Sunday, 21 February 2010
Tyler has just finished reading Andrew Roberts' new history of WW2. It's actually rather disappointing, but as always there are bits of history that jump right out as being the tragic first run of some current farce.
Take the wartime exploits of Comrade Stalin. In 1941, this supreme bully presided over a government and army so weakened by his horrific mismanagement that it pretty well imploded when confronted with the German invasion. As the German forces swept deep into Russia, Stalin - who had arrogantly ignored all previous warnings of the invasion - suffered some kind of breakdown. He was terrified that his fellow commissars would mount a coup against him and have him shot - just as he'd done with countless fellow citizens. The country was left leaderless in its hour of greatest peril.
Yet the coup failed to materialise. His fellow commissars dithered and ducked and left the wounded monster in power. He may have spent the previous 10 years throwing mobile phones at them, he may have given the nation public services so hopeless they couldn't protect the country against invasion, and he may have bankrupted the economy with insane mega-projects that would never work. But they stuck with him. Or rather, by failing to act, they ended up getting stuck with him.
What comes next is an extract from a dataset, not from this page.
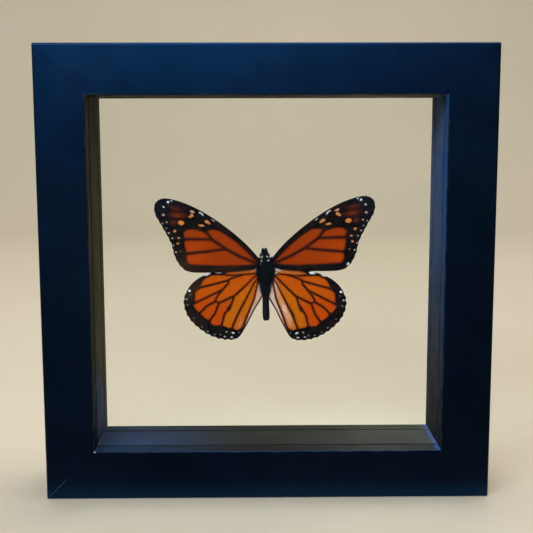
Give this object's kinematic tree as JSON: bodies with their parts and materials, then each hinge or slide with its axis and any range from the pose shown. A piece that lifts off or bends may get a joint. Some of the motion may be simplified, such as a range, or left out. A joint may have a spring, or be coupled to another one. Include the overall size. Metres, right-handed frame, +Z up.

Now, as it turned out, that was the probably the correct call. Well, it was probably the correct call if you didn't mind being one of the 26m Soviet citizenswho died in the war, or one of the hundreds of millions of people who spent the next 50 years under a repressive dysfunctional Soviet dictatorship.
And so to our current little problem.
We surely all understand by now that Comrade Bean chucks mobiles, presides over appalling public services, and has bankrupted the country. We also understand that most of his fellow commissars believe him to be a liability. But neither they -nor it seems we - are prepared to shoot him. How can that be?
How can the Tory poll lead be collapsing? Or to put it another way, how can Dave be so ineffective at capitalising on Bean's disasters and offering a clear alternative?
There is a school of thought - to which Tyler has subscribed - that says we need to see the actual invasion before we'll be convinced. We need to see that much-trailed collapse in market confidence, complete with sterling plunge, huge hike in bond yields, and Darling frozen in the TV lights outside HMT.
But Tyler's now beginning to wonder. Would that actually do it? What if Comrade Bean held an immediate morale boosting parade in Red Square (as Stalin did in November 1941)? Comrade Mandelsonski nodding gravely by his side, he reminds us that such a moment of national destiny is no time for a lightweight novice from the PR industry flip-flopping all over the place.
He, the Great Helmsman, has learned from previous mistakes, he will now always listen to his generals, and he stands ready to form a government of national unity with Comrade Cleggomov and St Vincenzo. It is time for all True Patriots to set aside past differences, to rally to the flag, and to defend the Motherland!
With panzers at the gates we need a fighter not a lover.
PS Please God we don't sleepwalk into this. If we do, the Tylers will be following future developments from some neutral country far far away.